◆ Aim of the exercise ◆
Scan the material and copy every line in which "with" appears.

◆ Given data ◆
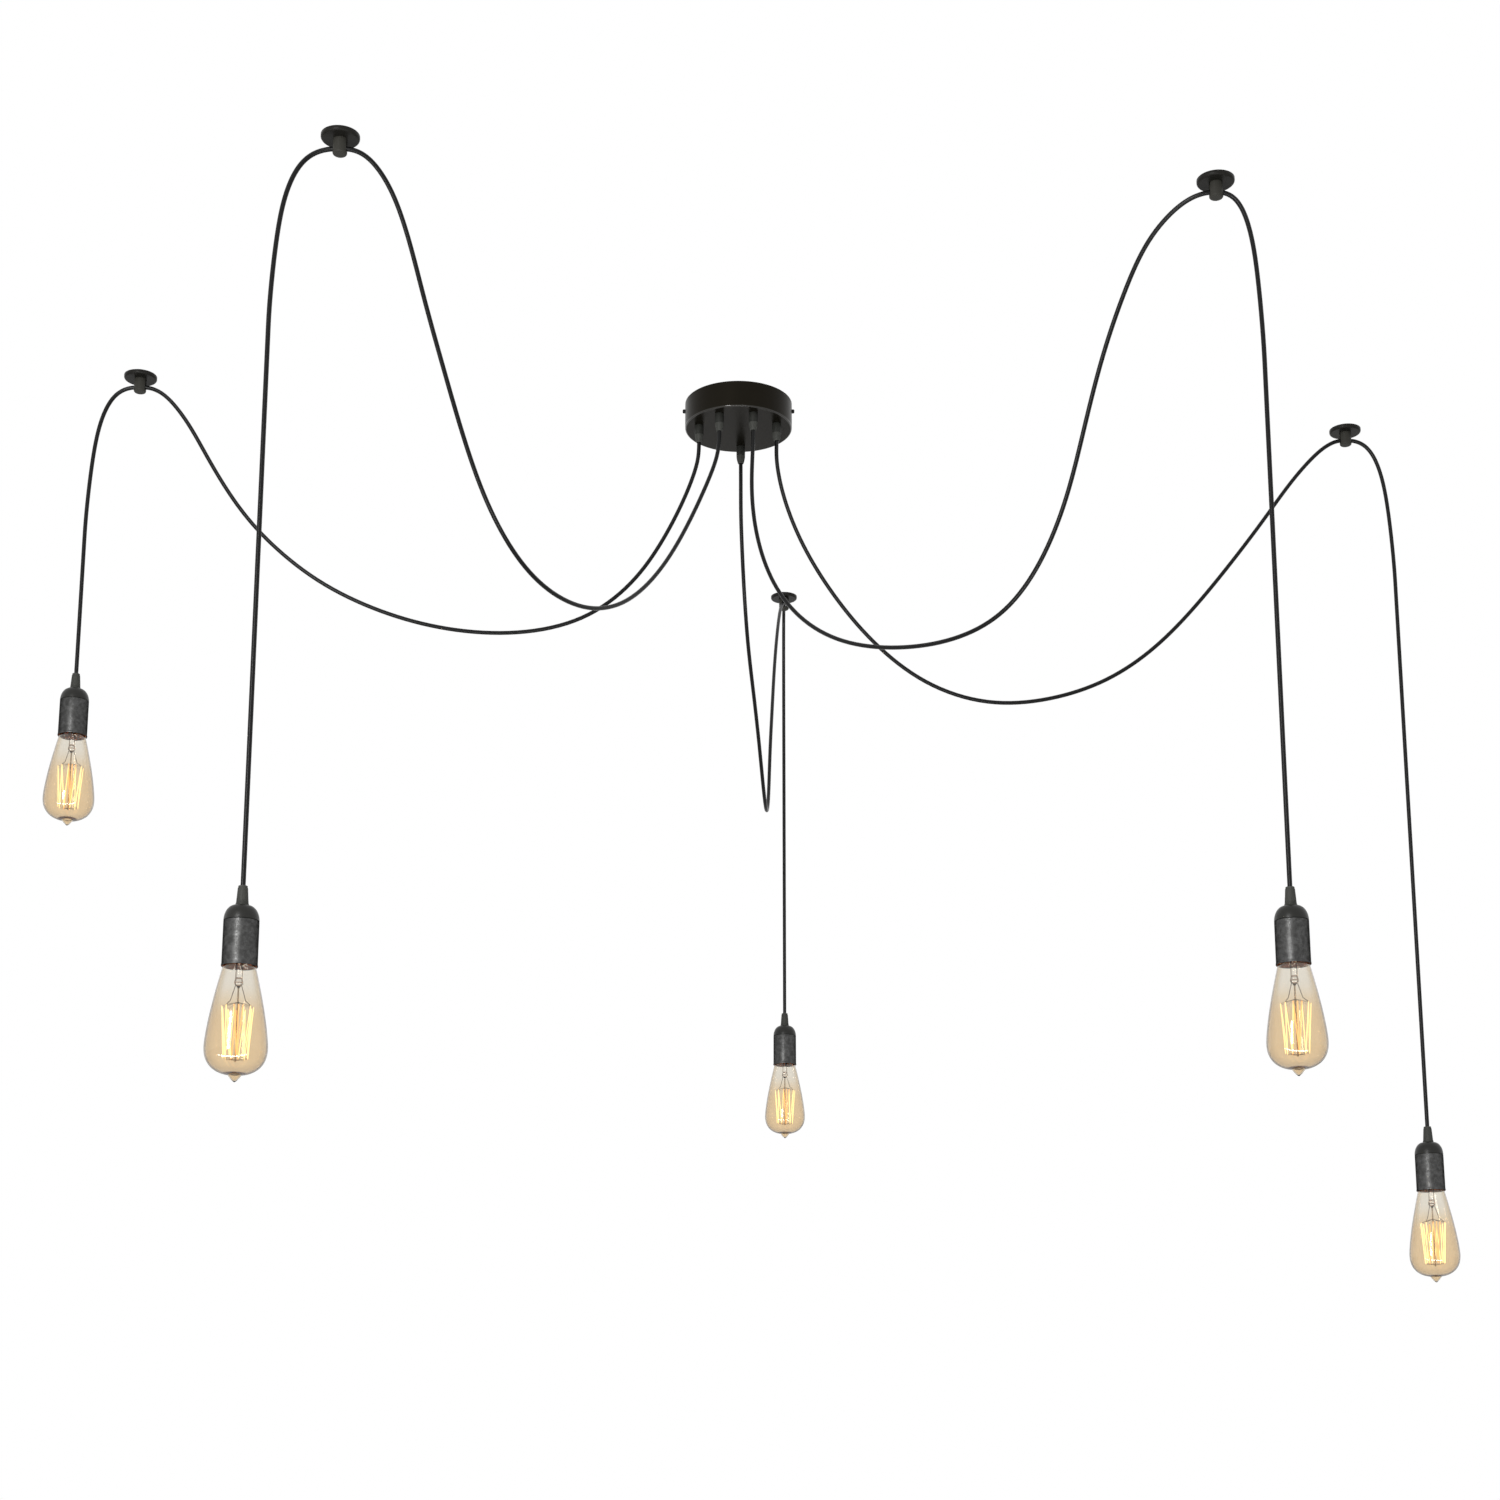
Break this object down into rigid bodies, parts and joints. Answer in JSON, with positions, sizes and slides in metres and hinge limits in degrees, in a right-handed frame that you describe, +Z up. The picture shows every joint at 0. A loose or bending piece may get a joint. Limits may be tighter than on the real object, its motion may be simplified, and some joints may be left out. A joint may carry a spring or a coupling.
{
  "type": "spider pendant light",
  "caption": "Ceiling light: a round black canopy feeds cords that swag to ceiling hooks and hang down to bare lampholders with clear amber filament bulbs.",
  "frame": {"origin": "on the ceiling plane at the canopy's centre, in the bracket's top face", "axes": "+Z up through the ceiling, +X to the right and +Y away from the picture's viewer"},
  "size_m": [1.832, 1.505, 1.1915],
  "materials": {
    "black_canopy": "satin black",
    "zinc_bracket": "zinc plated",
    "black_screws": "satin black",
    "white_connector": "moulded",
    "black_grips": "matt moulded",
    "zinc_nuts": "zinc plated",
    "black_leads": "smooth",
    "black_hooks": "satin moulded",
    "black_stems": "matt moulded",
    "black_cord": "smooth round flex",
    "black_dome": "satin",
    "pewter_sleeve": "mottled pewter",
    "cream_insert": "glazed",
    "brass_cap": "plain",
    "amber_glass": "clear amber",
    "filament": "clear stem and wire"
  },
  "bodies": {
    "root": {"canopy_cup": "black_canopy", "ceiling_bracket": "zinc_bracket", "side_screws": "black_screws", "wiring_connectors": "white_connector", "outlet_grips": "black_grips", "grip_nuts": "zinc_nuts", "cord_leads": "black_leads", "hook_plates": "black_hooks", "hook_stems": "black_stems", "cord_swag_a": "black_cord", "cord_swag_b": "black_cord", "cord_swag_c": "black_cord", "cord_swag_d": "black_cord", "cord_swag_e": "black_cord"},
    "bend_a": {"cord_bend_a": "black_cord"},
    "lamp_a": {"cord_drop_a": "black_cord", "holder_grip_a": "black_grips", "holder_dome_a": "black_dome", "holder_sleeve_a": "pewter_sleeve", "holder_insert_a": "cream_insert"},
    "cap_a": {"bulb_cap_a": "brass_cap"},
    "bulb_a": {"bulb_glass_a": "amber_glass", "bulb_filament_a": "filament"},
    "bend_b": {"cord_bend_b": "black_cord"},
    "lamp_b": {"cord_drop_b": "black_cord", "holder_grip_b": "black_grips", "holder_dome_b": "black_dome", "holder_sleeve_b": "pewter_sleeve", "holder_insert_b": "cream_insert"},
    "cap_b": {"bulb_cap_b": "brass_cap"},
    "bulb_b": {"bulb_glass_b": "amber_glass", "bulb_filament_b": "filament"},
    "bend_c": {"cord_bend_c": "black_cord"},
    "lamp_c": {"cord_drop_c": "black_cord", "holder_grip_c": "black_grips", "holder_dome_c": "black_dome", "holder_sleeve_c": "pewter_sleeve", "holder_insert_c": "cream_insert"},
    "cap_c": {"bulb_cap_c": "brass_cap"},
    "bulb_c": {"bulb_glass_c": "amber_glass", "bulb_filament_c": "filament"},
    "bend_d": {"cord_bend_d": "black_cord"},
    "lamp_d": {"cord_drop_d": "black_cord", "holder_grip_d": "black_grips", "holder_dome_d": "black_dome", "holder_sleeve_d": "pewter_sleeve", "holder_insert_d": "cream_insert"},
    "cap_d": {"bulb_cap_d": "brass_cap"},
    "bulb_d": {"bulb_glass_d": "amber_glass", "bulb_filament_d": "filament"},
    "bend_e": {"cord_bend_e": "black_cord"},
    "lamp_e": {"cord_drop_e": "black_cord", "holder_grip_e": "black_grips", "holder_dome_e": "black_dome", "holder_sleeve_e": "pewter_sleeve", "holder_insert_e": "cream_insert"},
    "cap_e": {"bulb_cap_e": "brass_cap"},
    "bulb_e": {"bulb_glass_e": "amber_glass", "bulb_filament_e": "filament"}
  },
  "joints": [
    {"name": "swing_across_a", "type": "hinge", "parent": "root", "child": "bend_a", "pos_m": [-0.435, -0.665, -0.016], "axis": [-1, 0, 0], "range_deg": [-15, 15]},
    {"name": "swing_along_a", "type": "hinge", "parent": "bend_a", "child": "lamp_a", "pos_m": [-0.505, -0.665, -0.232], "axis": [0, -1, 0], "range_deg": [-15, 15]},
    {"name": "bulb_travel_a", "type": "slide", "parent": "lamp_a", "child": "cap_a", "axis": [0, 0, -1], "range_m": [0, 0.0182]},
    {"name": "bulb_turn_a", "type": "hinge", "parent": "cap_a", "child": "bulb_a", "pos_m": [-0.505, -0.665, -0.937], "axis": [0, 0, -1], "range_deg": [0, 1800]},
    {"name": "swing_across_b", "type": "hinge", "parent": "root", "child": "bend_b", "pos_m": [0.545, -0.575, -0.016], "axis": [1, 0, 0], "range_deg": [-15, 15]},
    {"name": "swing_along_b", "type": "hinge", "parent": "bend_b", "child": "lamp_b", "pos_m": [0.591, -0.575, -0.232], "axis": [0, 1, 0], "range_deg": [-15, 15]},
    {"name": "bulb_travel_b", "type": "slide", "parent": "lamp_b", "child": "cap_b", "axis": [0, 0, -1], "range_m": [0, 0.0182]},
    {"name": "bulb_turn_b", "type": "hinge", "parent": "cap_b", "child": "bulb_b", "pos_m": [0.591, -0.575, -0.915], "axis": [0, 0, -1], "range_deg": [0, 1800]},
    {"name": "swing_across_c", "type": "hinge", "parent": "root", "child": "bend_c", "pos_m": [-0.798, -0.085, -0.016], "axis": [-1, 0, 0], "range_deg": [-15, 15]},
    {"name": "swing_along_c", "type": "hinge", "parent": "bend_c", "child": "lamp_c", "pos_m": [-0.86, -0.085, -0.232], "axis": [0, -1, 0], "range_deg": [-15, 15]},
    {"name": "bulb_travel_c", "type": "slide", "parent": "lamp_c", "child": "cap_c", "axis": [0, 0, -1], "range_m": [0, 0.0182]},
    {"name": "bulb_turn_c", "type": "hinge", "parent": "cap_c", "child": "bulb_c", "pos_m": [-0.86, -0.085, -0.503], "axis": [0, 0, -1], "range_deg": [0, 1800]},
    {"name": "swing_across_d", "type": "hinge", "parent": "root", "child": "bend_d", "pos_m": [0.85, 0.08, -0.016], "axis": [1, 0, 0], "range_deg": [-15, 15]},
    {"name": "swing_along_d", "type": "hinge", "parent": "bend_d", "child": "lamp_d", "pos_m": [0.908, 0.08, -0.232], "axis": [0, 1, 0], "range_deg": [-15, 15]},
    {"name": "bulb_travel_d", "type": "slide", "parent": "lamp_d", "child": "cap_d", "axis": [0, 0, -1], "range_m": [0, 0.0182]},
    {"name": "bulb_turn_d", "type": "hinge", "parent": "cap_d", "child": "bulb_d", "pos_m": [0.908, 0.08, -1.072], "axis": [0, 0, -1], "range_deg": [0, 1800]},
    {"name": "swing_across_e", "type": "hinge", "parent": "root", "child": "bend_e", "pos_m": [0.072, 0.716, -0.016], "axis": [0, 1, 0], "range_deg": [-15, 15]},
    {"name": "swing_along_e", "type": "hinge", "parent": "bend_e", "child": "lamp_e", "pos_m": [0.072, 0.776, -0.232], "axis": [-1, 0, 0], "range_deg": [-15, 15]},
    {"name": "bulb_travel_e", "type": "slide", "parent": "lamp_e", "child": "cap_e", "axis": [0, 0, -1], "range_m": [0, 0.0182]},
    {"name": "bulb_turn_e", "type": "hinge", "parent": "cap_e", "child": "bulb_e", "pos_m": [0.072, 0.776, -0.779], "axis": [0, 0, -1], "range_deg": [0, 1800]}
  ],
  "couplings": [
    {"joint": "bulb_travel_a", "follows": "bulb_turn_a", "m_per_rad": 0.00057773},
    {"joint": "bulb_travel_b", "follows": "bulb_turn_b", "m_per_rad": 0.00057773},
    {"joint": "bulb_travel_c", "follows": "bulb_turn_c", "m_per_rad": 0.00057773},
    {"joint": "bulb_travel_d", "follows": "bulb_turn_d", "m_per_rad": 0.00057773},
    {"joint": "bulb_travel_e", "follows": "bulb_turn_e", "m_per_rad": 0.00057773}
  ]
}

◆ Problem solution ◆
Break this object down into rigid bodies, parts and joints. Answer in JSON, with positions, sizes and slides in metres and hinge limits in degrees, in a right-handed frame that you describe, +Z up. The picture shows every joint at 0. A loose or bending piece may get a joint. Limits may be tighter than on the real object, its motion may be simplified, and some joints may be left out. A joint may carry a spring or a coupling.
  "caption": "Ceiling light: a round black canopy feeds cords that swag to ceiling hooks and hang down to bare lampholders with clear amber filament bulbs.",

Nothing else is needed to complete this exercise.